In this work, the effect of the feeding strategy in Zymomonas mobilis CP4 fed-batch fermentations on the final biomass and ethanol concentrations was studied. Highest glucose yields to biomass (0.018 g/g) and to ethanol (0.188 g/g) were obtained in fed-batch fermentations carried out using different feeding rates with a glucose concentration in the feed equal to 100 g/l. Lower values (0.0102 g biomass/g glucose and 0.085 g ethanol/ g glucose) were obtained when glucose accumulated to levels higher than 60 g/l. On the other hand, the highest biomass (5 g/l) and ethanol (39 g/l) concentrations were obtained using a glucose concentration in the feed equal to 220 g/l and exponentially varied feeding rates. Experimental data were used to validate the mathematical model of the system. The prediction errors of the model are 0.39, 14.36 and 3.24 g/l for the biomass, glucose and ethanol concentrations, respectively. Due to the complex relationship for describing the specific growth rate, a fed-batch culture in which glucose concentration is constant would not optimize the process.

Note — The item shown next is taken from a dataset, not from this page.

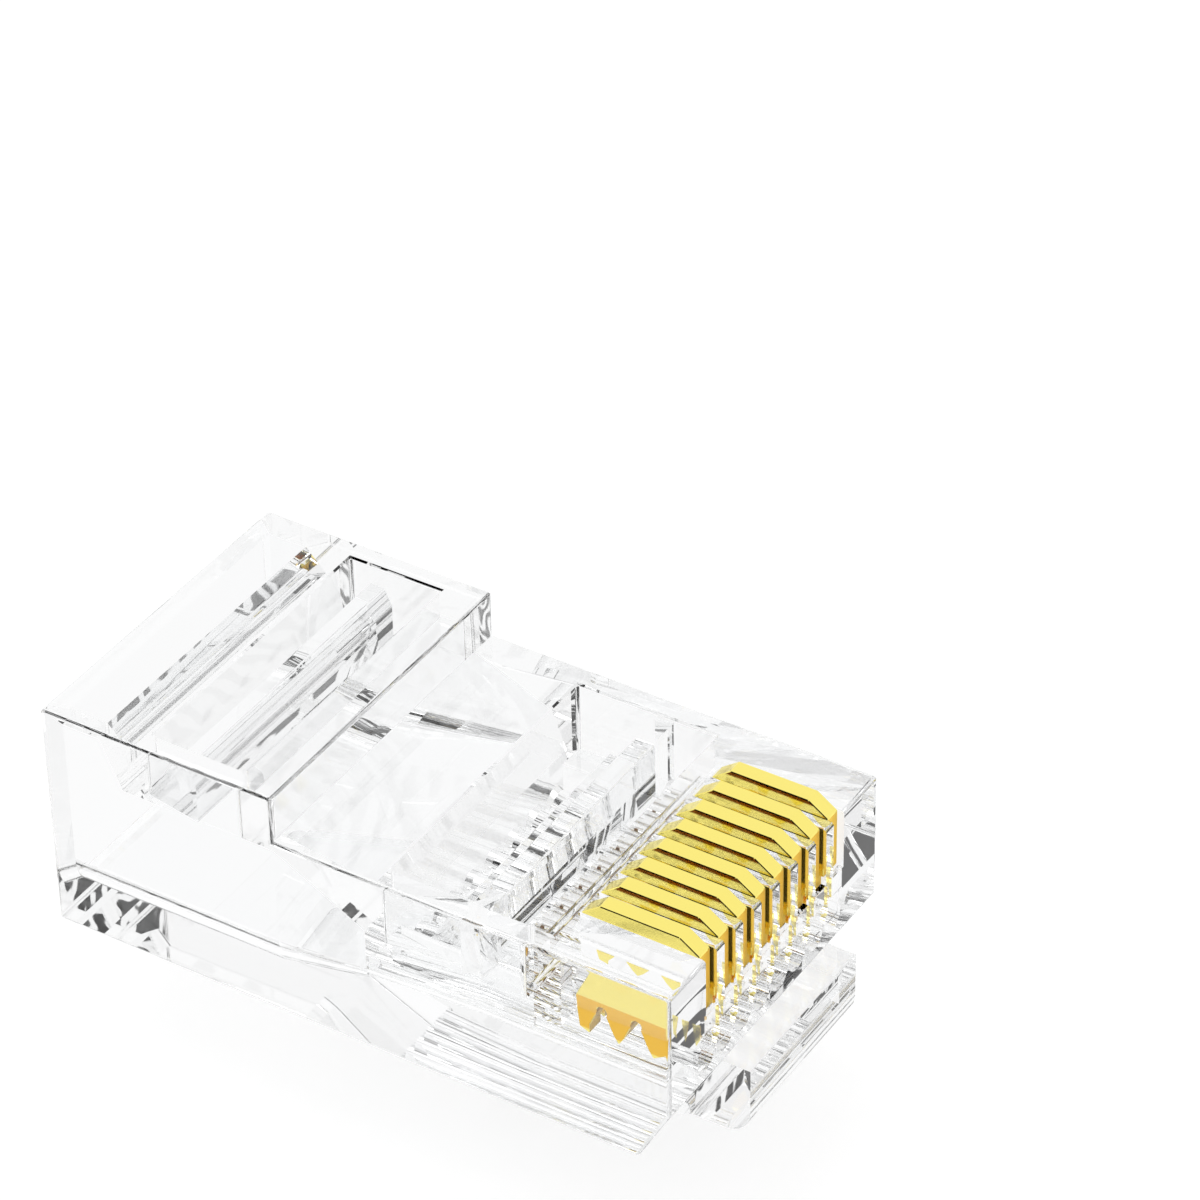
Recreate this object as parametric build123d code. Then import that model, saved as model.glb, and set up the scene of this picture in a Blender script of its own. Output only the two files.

Effect of the growth conditions on the synthesis of a recombinant beta-1,4-endoglucanase in continuous and fed-batch culture.

Continuous culture and fed-batch fermentations were used to test the behavior of the system Bacillus subtilis DN1885(pCH7) that synthesizes a recombinant beta-1,4-endoglucanase. Continuous culture experiments were focused on the study of the instability aspects of the system as well as determination of the biomass growth rate range at which the recombinant enzyme synthesis was improved. Fed-batch fermentations were carried out to study the possibility of enhancing recombinant enzyme synthesis through the control of medium addition. It was found that, in continuous culture fermentations, the culture is less unstable at low dilution rates (dilution rate < 0.1 h(-)(1)). Also, low dilution rates give a higher specific recombinant enzyme concentration (10 times more than that obtained at high dilution rates). In fed-batch fermentation, the final recombinant enzyme concentration can be manipulated through the medium addition strategy. To increase the recombinant enzyme concentration, the carbon source has to be fed slowly, otherwise enzyme synthesis is impaired due to catabolite repression. Therefore, an increase in the biomass concentration does not necessarily imply an increase in the recombinant enzyme concentration. Higher recombinant enzyme concentrations were found in fed-batch fermentations compared to those obtained in continuous culture.